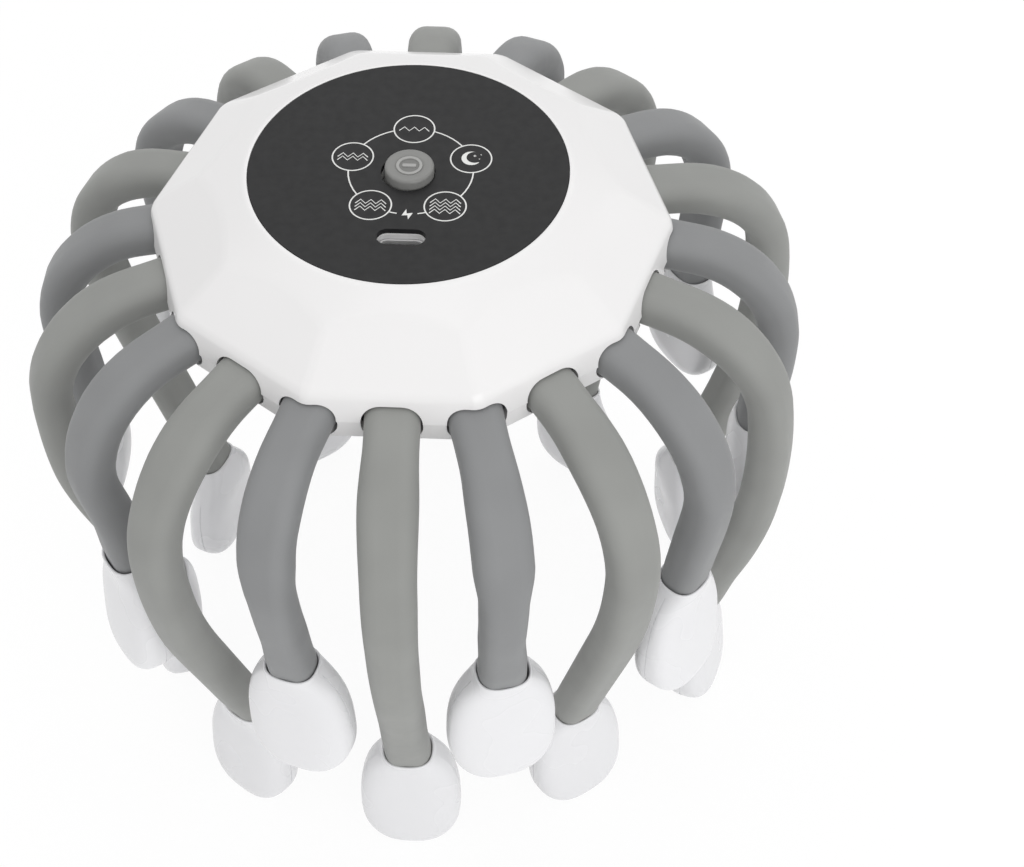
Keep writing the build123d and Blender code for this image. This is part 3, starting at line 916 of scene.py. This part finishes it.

____________________

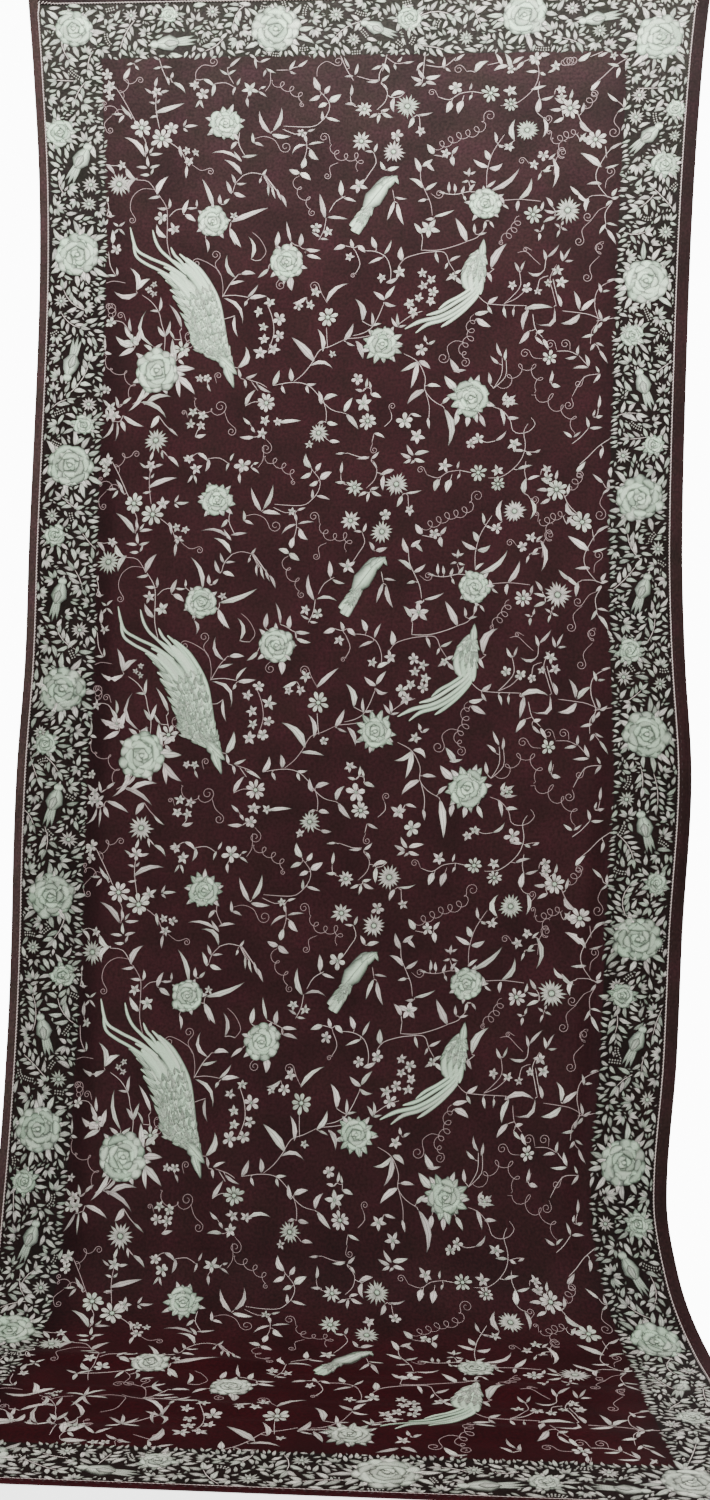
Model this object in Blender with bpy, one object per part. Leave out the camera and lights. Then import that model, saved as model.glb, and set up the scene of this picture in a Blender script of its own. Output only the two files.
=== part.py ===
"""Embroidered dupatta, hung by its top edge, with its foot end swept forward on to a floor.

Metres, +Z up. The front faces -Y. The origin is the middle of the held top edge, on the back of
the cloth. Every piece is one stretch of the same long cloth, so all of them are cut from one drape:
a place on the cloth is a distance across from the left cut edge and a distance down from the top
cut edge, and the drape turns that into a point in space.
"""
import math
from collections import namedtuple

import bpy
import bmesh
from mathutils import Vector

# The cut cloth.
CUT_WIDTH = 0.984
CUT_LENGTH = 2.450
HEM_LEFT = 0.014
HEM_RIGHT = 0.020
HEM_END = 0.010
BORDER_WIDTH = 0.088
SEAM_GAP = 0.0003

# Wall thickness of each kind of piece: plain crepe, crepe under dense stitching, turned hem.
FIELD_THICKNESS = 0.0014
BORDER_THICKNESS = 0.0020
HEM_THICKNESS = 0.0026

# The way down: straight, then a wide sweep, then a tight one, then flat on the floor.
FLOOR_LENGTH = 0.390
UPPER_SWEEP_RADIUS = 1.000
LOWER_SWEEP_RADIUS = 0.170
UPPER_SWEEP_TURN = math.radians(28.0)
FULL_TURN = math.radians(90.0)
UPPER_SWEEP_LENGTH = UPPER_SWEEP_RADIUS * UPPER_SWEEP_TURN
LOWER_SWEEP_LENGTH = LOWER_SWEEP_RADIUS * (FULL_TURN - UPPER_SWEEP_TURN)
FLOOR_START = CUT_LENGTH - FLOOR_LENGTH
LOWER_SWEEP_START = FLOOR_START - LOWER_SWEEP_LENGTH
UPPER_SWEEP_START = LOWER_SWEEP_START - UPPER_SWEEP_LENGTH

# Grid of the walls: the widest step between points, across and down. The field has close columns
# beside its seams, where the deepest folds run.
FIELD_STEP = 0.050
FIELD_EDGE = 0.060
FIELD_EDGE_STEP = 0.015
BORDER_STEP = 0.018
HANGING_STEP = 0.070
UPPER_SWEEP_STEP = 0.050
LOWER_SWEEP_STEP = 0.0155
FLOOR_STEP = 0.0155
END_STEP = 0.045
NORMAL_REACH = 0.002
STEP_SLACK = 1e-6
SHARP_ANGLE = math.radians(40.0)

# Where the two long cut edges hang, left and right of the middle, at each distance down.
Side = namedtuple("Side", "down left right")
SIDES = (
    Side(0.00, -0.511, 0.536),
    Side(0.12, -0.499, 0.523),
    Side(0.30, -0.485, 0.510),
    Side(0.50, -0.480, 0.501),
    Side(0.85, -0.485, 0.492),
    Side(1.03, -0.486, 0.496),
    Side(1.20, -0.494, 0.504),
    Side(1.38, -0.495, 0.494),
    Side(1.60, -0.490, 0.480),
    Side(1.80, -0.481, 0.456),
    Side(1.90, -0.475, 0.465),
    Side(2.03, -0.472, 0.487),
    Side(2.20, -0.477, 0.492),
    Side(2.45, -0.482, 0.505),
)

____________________

**Objective:** Output exactly one stretch of the listing: from the line containing "Model this object" through the line containing "to a floor.", both end lines included.

**Solved exercise:**
Model this object in Blender with bpy, one object per part. Leave out the camera and lights. Then import that model, saved as model.glb, and set up the scene of this picture in a Blender script of its own. Output only the two files.
=== part.py ===
"""Embroidered dupatta, hung by its top edge, with its foot end swept forward on to a floor.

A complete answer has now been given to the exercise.